When our children cross that magical line between childhood and adulthood, parents often mark the occasion in some meaningful way.
It has been this way throughout history.
In ancient Rome, young men would don a toga, enroll as a citizen in the census and begin their military training.
In the Amazonian Satere Mawe tribe, young men must wear a pair of gloves made of grass that are filled with venomous, stinging ants to demonstrate their strength.
And in Latin America, you see fifteen-year-old girls prancing through the streets in white ball gowns to celebrate their quinceaneras.
I recently read a true coming of age story that took place right here in America which I'm certain would confuse any Amazonian tribal member. It is a story about a dad who took his daughter to a Las Vegas nightclub on the occasion of her 21st birthday.
We seem to ply our rite of passage ceremonies with alcohol in the United States, which I suppose to us sounds more civilized than exposing ourselves to hordes of tiny, stinging ants.
Nonetheless, this father wanted to treat his daughter and her friends to her first big night out on the town. I can see the naivety on his face in the article's picture - a dad who thought Las Vegas was still a throwback to the Tropicana Hotel era, where Sammy Davis Jr. and Frank Sinatra were still on stage and showgirls were daring if they wore feathers on their heads.
Instead he entered into the twilight zone of million-watt mega-clubs whose only purpose is to take your money.
The lines to get in these clubs are longer than the Great Wall of China, but you can skip the wait by purchasing the right to sit at a real table and chairs while you're there. For a party of 10, the Henderson parents were told, they'd have to buy two bottles of liquor at $375 apiece for the two tables they would occupy, along with a 28 percent gratuity. Based on that quote, John Henderson expected to spend about $1,000 on the evening.
That dad had a bullseye on his forehead the minute he got to the door.
The doorman wouldn't show him to his table without a $100 tip (but that explains how some of these bouncers make $500,000 a year).

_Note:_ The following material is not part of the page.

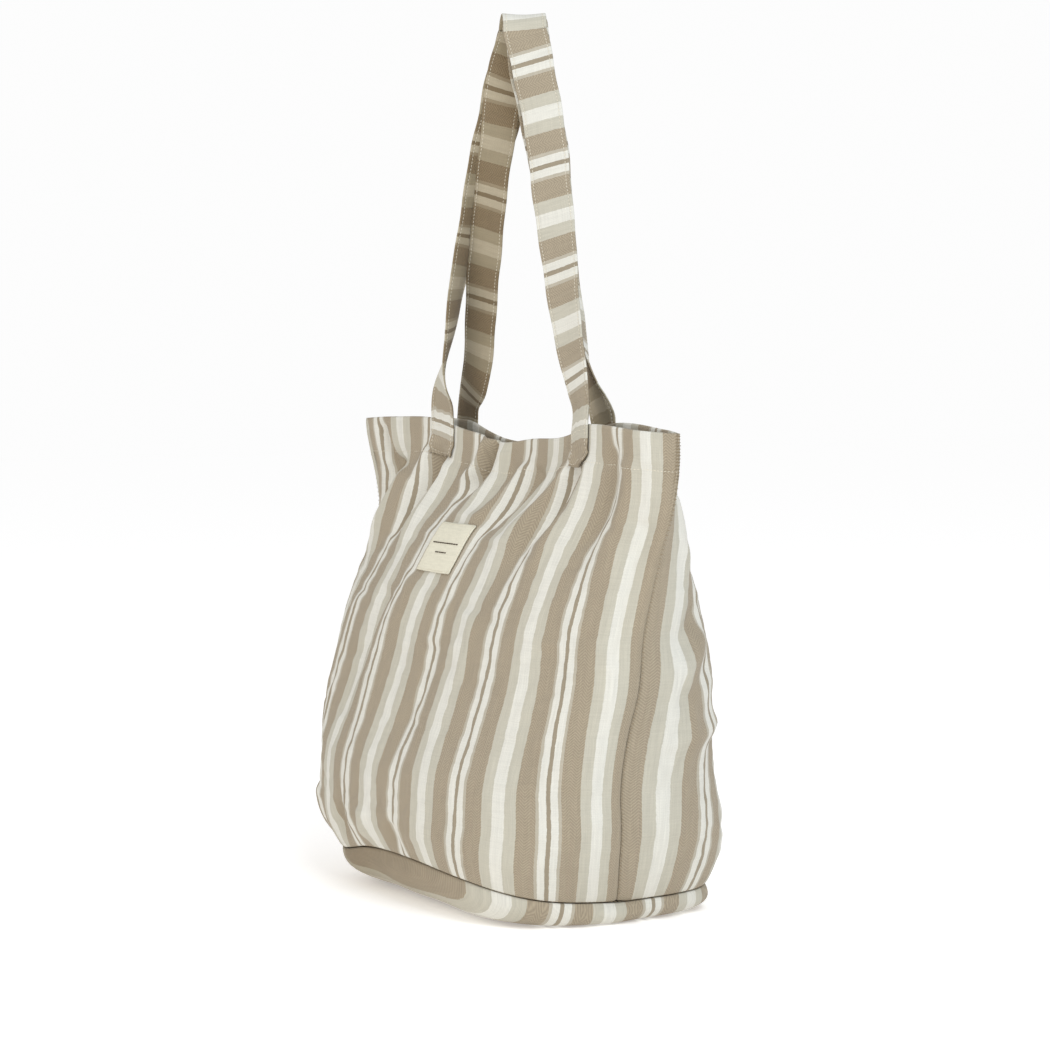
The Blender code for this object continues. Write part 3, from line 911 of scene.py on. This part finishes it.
class Tree:
    """A material's node tree, with each node made in one call."""

    def __init__(self, material):
        material.use_nodes = True
        self.tree = material.node_tree
        self.shader = self.tree.nodes["Principled BSDF"]

    def add(self, kind, inputs=None, **settings):
        made = self.tree.nodes.new(kind)
        for key, value in settings.items():
            setattr(made, key, value)
        for key, value in (inputs or {}).items():
            if isinstance(value, bpy.types.NodeSocket):
                self.tree.links.new(value, made.inputs[key])
            else:
                made.inputs[key].default_value = value
        return made

    def math(self, operation, *values):
        return self.add("ShaderNodeMath", dict(enumerate(values)), operation=operation).outputs[0]

    def mix(self, blend, factor, first, second):
        made = self.add(
            "ShaderNodeMix", {0: factor, 6: first, 7: second}, data_type="RGBA", blend_type=blend
        )
        return made.outputs[2]

    def noise(self, vector, scale, detail=2.0):
        inputs = {"Vector": vector, "Scale": scale, "Detail": detail}
        return self.add("ShaderNodeTexNoise", inputs).outputs[0]

    def stretched(self, vector, x, y, z=1.0):
        return self.add("ShaderNodeMapping", {"Vector": vector, "Scale": (x, y, z)}).outputs[0]


def set_stops(ramp, stops):
    elements = ramp.elements
    while len(elements) < len(stops):
        elements.new(0.5)
    for element, (place, colour) in zip(elements, stops):
        element.position = place
        element.color = (*colour, 1.0)


def stripe_stops(value_of):
    total = sum(width for width, _ in STRIPES)
    stops = []
    start = 0.0
    for width, colour in STRIPES:
        stops.append((start / total, value_of(colour)))
        start += width
    return stops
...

On the way to his table, he had to tip the hostess and the matre dei - to the tune of $150.
Throughout the night he was charged a total of $120 for the privilege of using the bathroom.
Someone else approached the table insisting that the party needed security and charged him $100. He never saw the guy again.
Meanwhile, every time his daughter and her friends would head to the dance floor, the busboy would take their half-full drinks and replace them with fresh ones.
At some point, Mr. Henderson realized he was being charged $500 a piece for his two bottles of liquor and not the $375 he was quoted.
If that wasn't bad enough, it wasn't long before a manager showed up and said the party would have to buy two more bottles of liquor because the club was crowded and they needed his table.
When Mr. Henderson refused, the manager brought a party to his table anyway and insisted they all share the space.
Needless to say, Mr. Henderson left the club with a $2,000 tab.
And he was mad, because there's a difference between letting the buyer beware and being hustled.
Excess in America like that of Las Vegas can be traced back to the 1920's, when Americans became obsessed with a new cult of celebrity and wealth.
Today, much like in the 1920's, we worship opulence, even in the glare of striking inequality of wealth and privilege.
That you can't take your daughter for a dance and a drink in Las Vegas without mortgaging your home is truly a sign of the times.
You can't help but like Mr. Henderson - our tragic hero. Hoping to escort his daughter over the threshold into adulthood, he was caught skirting the edges of a world he no longer understands.
"So, we beat on," F. Scott Fitzgerald wrote in his ending lines of the 'Great Gatsby.' "Boats against the current, borne back ceaselessly into the past."
I suppose Mr. Henderson went back to the safety of his humble house and had himself a beer.